→ Task description:
Copy the records below exactly as they are written.

..........

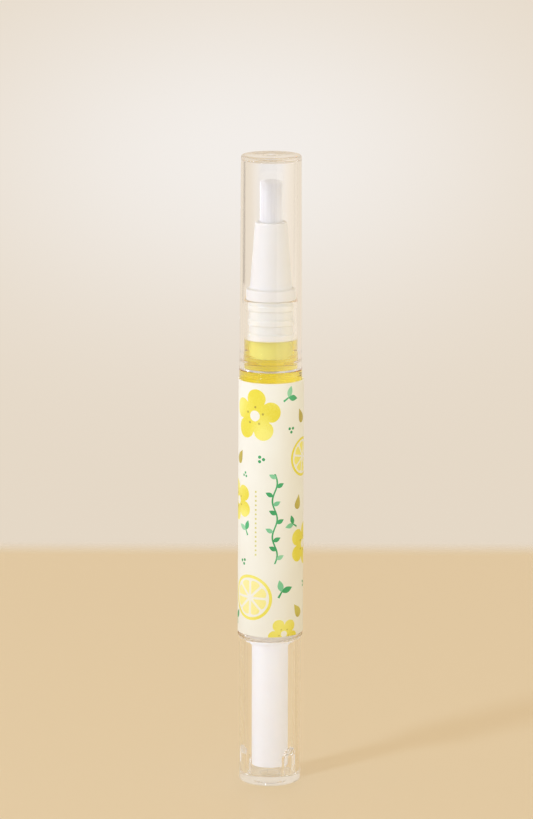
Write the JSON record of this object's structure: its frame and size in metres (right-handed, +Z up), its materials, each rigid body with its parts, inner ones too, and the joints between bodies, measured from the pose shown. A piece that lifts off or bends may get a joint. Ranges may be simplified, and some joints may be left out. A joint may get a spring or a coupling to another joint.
{
  "type": "nail oil pen",
  "caption": "Slim twist-up pen for nail oil: clear pull-off cap over a brush nozzle, labelled oil barrel, and a clear knob that turns to feed the oil.",
  "frame": {"origin": "centre of the knob's standing foot", "axes": "+Z up along the pen, towards the cap's closed end; -Y is the side that the picture shows"},
  "size_m": [0.0136, 0.0136, 0.132],
  "materials": {
    "clear_cap": "clear moulded styrene, polished",
    "clear_barrel": "clear moulded copolyester, polished",
    "clear_knob": "clear moulded styrene, polished",
    "label_film": "printed cream label, satin",
    "white_plastic": "white moulded polypropylene, satin",
    "natural_plastic": "unpigmented moulded polyethylene",
    "nylon": "fine nylon bristles",
    "feed_parts": "white moulded acetal",
    "seal_rubber": "pale silicone rubber",
    "oil": "clear golden oil"
  },
  "bodies": {
    "barrel": {"barrel": "clear_barrel", "label": "label_film", "retaining_ring": "feed_parts", "ratchet_ring": "feed_parts", "thread_nut": "feed_parts", "oil_chamber": "oil", "oil_neck": "oil", "neck_plug": "natural_plastic", "feed_tube": "natural_plastic", "nozzle": "white_plastic", "brush_holder": "white_plastic", "brush_bristles": "nylon"},
    "knob": {"knob": "clear_knob", "drive_tube": "white_plastic", "click_spring": "feed_parts"},
    "rod": {"screw_rod": "feed_parts"},
    "piston": {"piston": "feed_parts", "piston_front_ring": "seal_rubber", "piston_rear_ring": "seal_rubber"},
    "cap": {"cap": "clear_cap"}
  },
  "joints": [
    {"name": "knob_turn", "type": "hinge", "parent": "barrel", "child": "knob", "pos_m": [0, 0, 0], "axis": [0, 0, 1], "range_deg": [0, 5400]},
    {"name": "rod_feed", "type": "slide", "parent": "knob", "child": "rod", "axis": [0, 0, 1], "range_m": [0, 0.03]},
    {"name": "piston_feed", "type": "slide", "parent": "barrel", "child": "piston", "axis": [0, 0, 1], "range_m": [0, 0.03], "deforming": ["oil_chamber"]},
    {"name": "cap_pull", "type": "slide", "parent": "barrel", "child": "cap", "axis": [0, 0, 1], "range_m": [0, 0.045]}
  ],
  "couplings": [
    {"joint": "rod_feed", "follows": "knob_turn", "m_per_rad": 0.00031831},
    {"joint": "piston_feed", "follows": "knob_turn", "m_per_rad": 0.00031831}
  ]
}
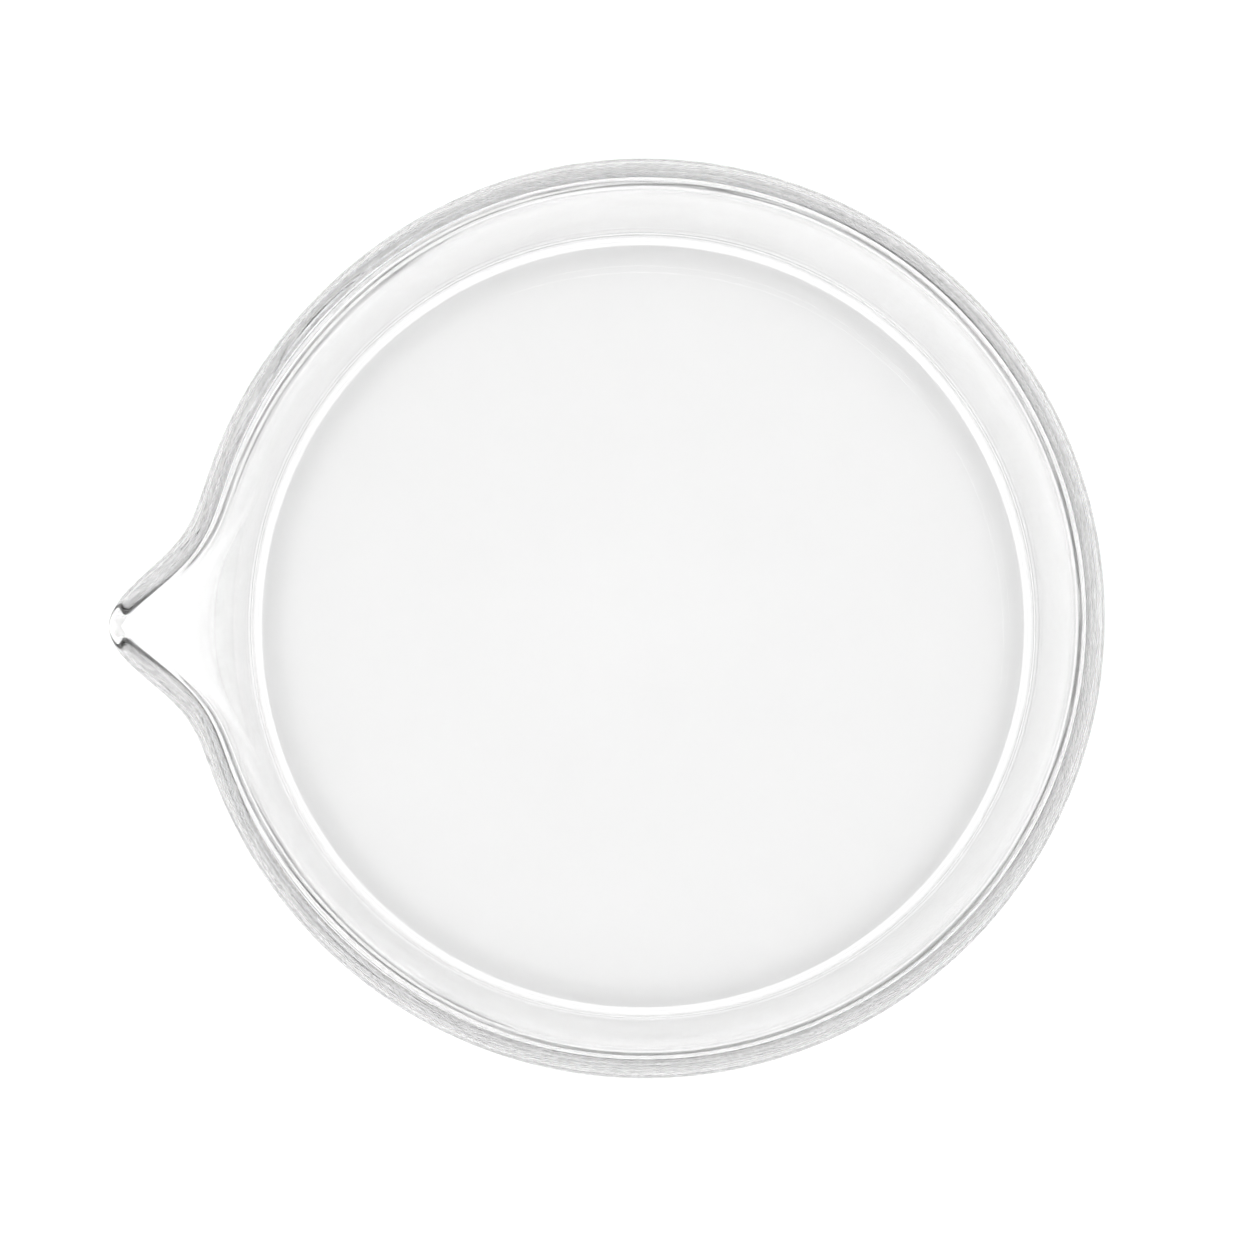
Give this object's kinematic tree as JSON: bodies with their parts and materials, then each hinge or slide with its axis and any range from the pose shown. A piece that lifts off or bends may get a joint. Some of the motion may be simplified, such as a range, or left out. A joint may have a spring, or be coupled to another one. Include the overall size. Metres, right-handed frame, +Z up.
{
  "type": "crystallizing dish",
  "caption": "Round flat-bottomed clear glass laboratory dish with straight walls, a rounded flared rim and a pointed pouring spout.",
  "frame": {"origin": "centre of the resting face, on the bowl's axis", "axes": "+Z up along the bowl's axis, -X out through the pouring spout"},
  "size_m": [0.1529, 0.141, 0.075],
  "materials": {
    "glass": "clear, smooth and fire-polished, with faint drawn streaks round the wall"
  },
  "bodies": {
    "root": {"dish": "glass"}
  },
  "joints": []
}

..........

→ Correct output:
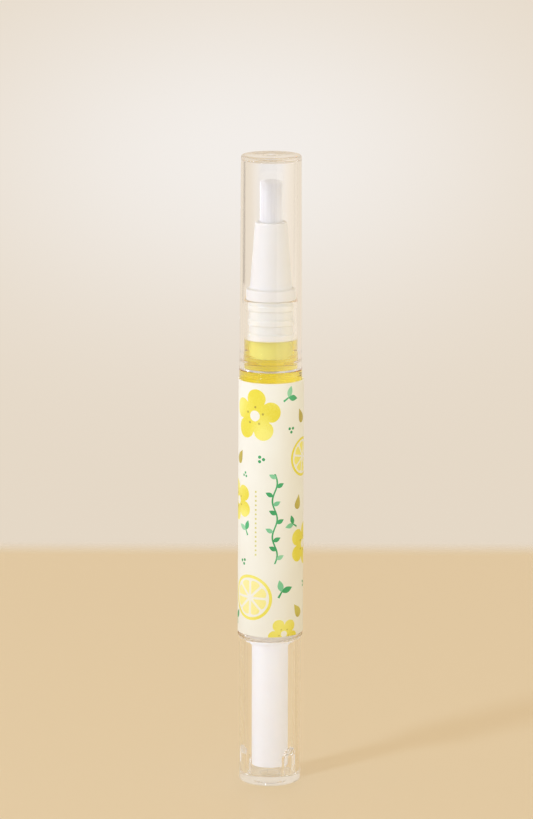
Write the JSON record of this object's structure: its frame and size in metres (right-handed, +Z up), its materials, each rigid body with its parts, inner ones too, and the joints between bodies, measured from the pose shown. A piece that lifts off or bends may get a joint. Ranges may be simplified, and some joints may be left out. A joint may get a spring or a coupling to another joint.
{
  "type": "nail oil pen",
  "caption": "Slim twist-up pen for nail oil: clear pull-off cap over a brush nozzle, labelled oil barrel, and a clear knob that turns to feed the oil.",
  "frame": {"origin": "centre of the knob's standing foot", "axes": "+Z up along the pen, towards the cap's closed end; -Y is the side that the picture shows"},
  "size_m": [0.0136, 0.0136, 0.132],
  "materials": {
    "clear_cap": "clear moulded styrene, polished",
    "clear_barrel": "clear moulded copolyester, polished",
    "clear_knob": "clear moulded styrene, polished",
    "label_film": "printed cream label, satin",
    "white_plastic": "white moulded polypropylene, satin",
    "natural_plastic": "unpigmented moulded polyethylene",
    "nylon": "fine nylon bristles",
    "feed_parts": "white moulded acetal",
    "seal_rubber": "pale silicone rubber",
    "oil": "clear golden oil"
  },
  "bodies": {
    "barrel": {"barrel": "clear_barrel", "label": "label_film", "retaining_ring": "feed_parts", "ratchet_ring": "feed_parts", "thread_nut": "feed_parts", "oil_chamber": "oil", "oil_neck": "oil", "neck_plug": "natural_plastic", "feed_tube": "natural_plastic", "nozzle": "white_plastic", "brush_holder": "white_plastic", "brush_bristles": "nylon"},
    "knob": {"knob": "clear_knob", "drive_tube": "white_plastic", "click_spring": "feed_parts"},
    "rod": {"screw_rod": "feed_parts"},
    "piston": {"piston": "feed_parts", "piston_front_ring": "seal_rubber", "piston_rear_ring": "seal_rubber"},
    "cap": {"cap": "clear_cap"}
  },
  "joints": [
    {"name": "knob_turn", "type": "hinge", "parent": "barrel", "child": "knob", "pos_m": [0, 0, 0], "axis": [0, 0, 1], "range_deg": [0, 5400]},
    {"name": "rod_feed", "type": "slide", "parent": "knob", "child": "rod", "axis": [0, 0, 1], "range_m": [0, 0.03]},
    {"name": "piston_feed", "type": "slide", "parent": "barrel", "child": "piston", "axis": [0, 0, 1], "range_m": [0, 0.03], "deforming": ["oil_chamber"]},
    {"name": "cap_pull", "type": "slide", "parent": "barrel", "child": "cap", "axis": [0, 0, 1], "range_m": [0, 0.045]}
  ],
  "couplings": [
    {"joint": "rod_feed", "follows": "knob_turn", "m_per_rad": 0.00031831},
    {"joint": "piston_feed", "follows": "knob_turn", "m_per_rad": 0.00031831}
  ]
}
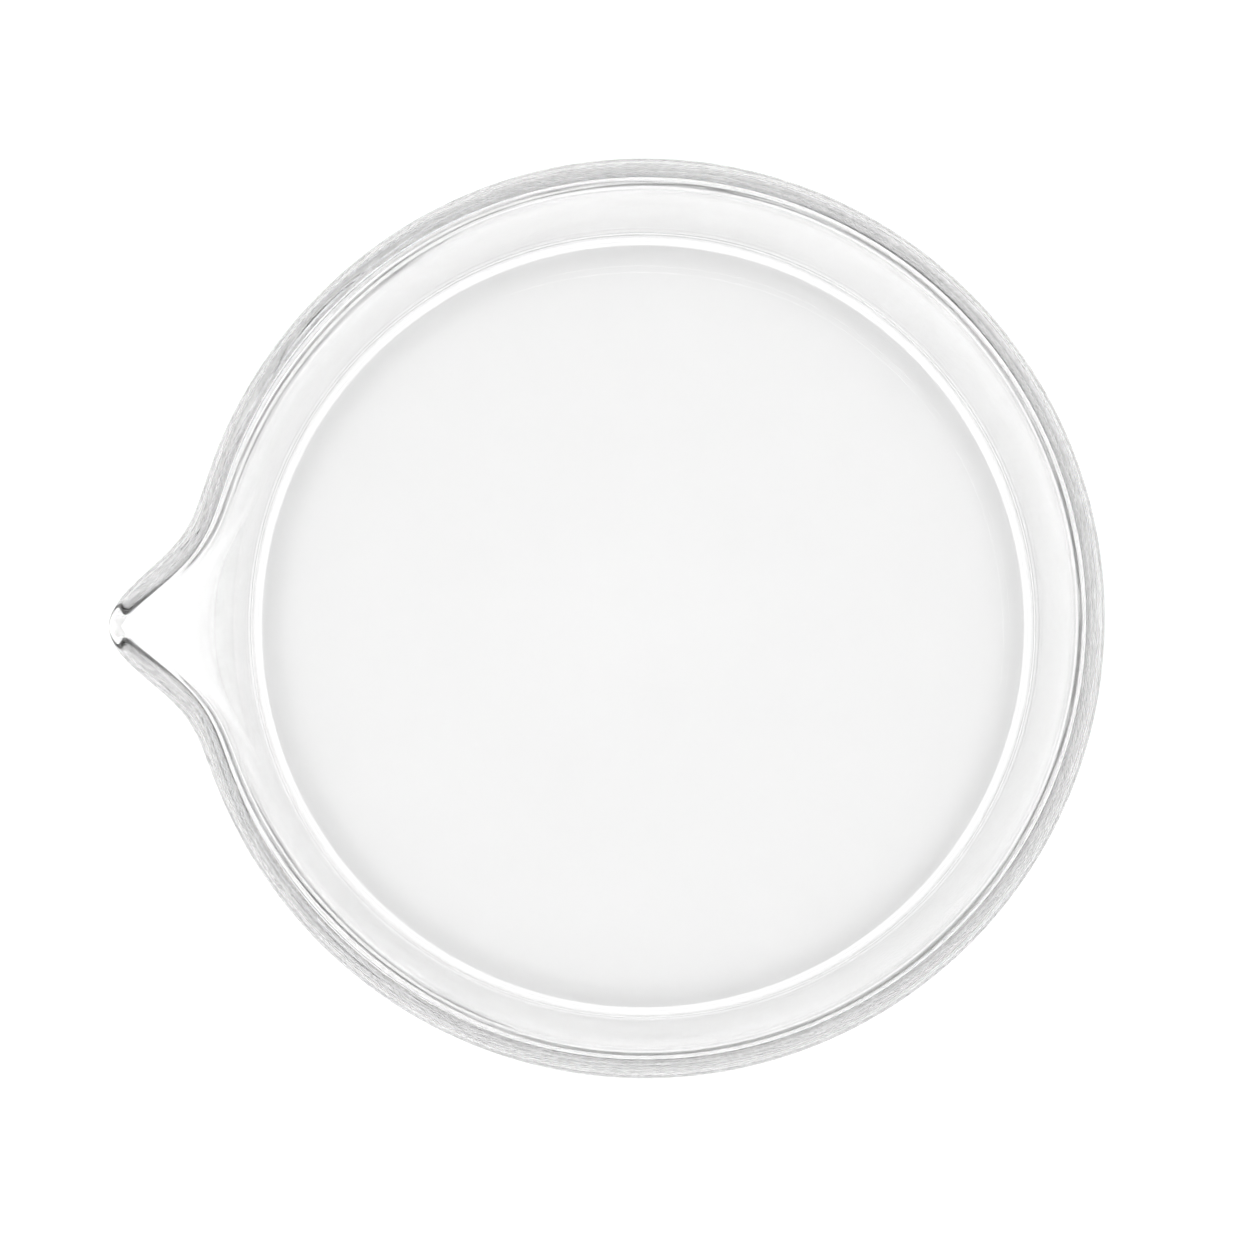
Give this object's kinematic tree as JSON: bodies with their parts and materials, then each hinge or slide with its axis and any range from the pose shown. A piece that lifts off or bends may get a joint. Some of the motion may be simplified, such as a range, or left out. A joint may have a spring, or be coupled to another one. Include the overall size. Metres, right-handed frame, +Z up.
{
  "type": "crystallizing dish",
  "caption": "Round flat-bottomed clear glass laboratory dish with straight walls, a rounded flared rim and a pointed pouring spout.",
  "frame": {"origin": "centre of the resting face, on the bowl's axis", "axes": "+Z up along the bowl's axis, -X out through the pouring spout"},
  "size_m": [0.1529, 0.141, 0.075],
  "materials": {
    "glass": "clear, smooth and fire-polished, with faint drawn streaks round the wall"
  },
  "bodies": {
    "root": {"dish": "glass"}
  },
  "joints": []
}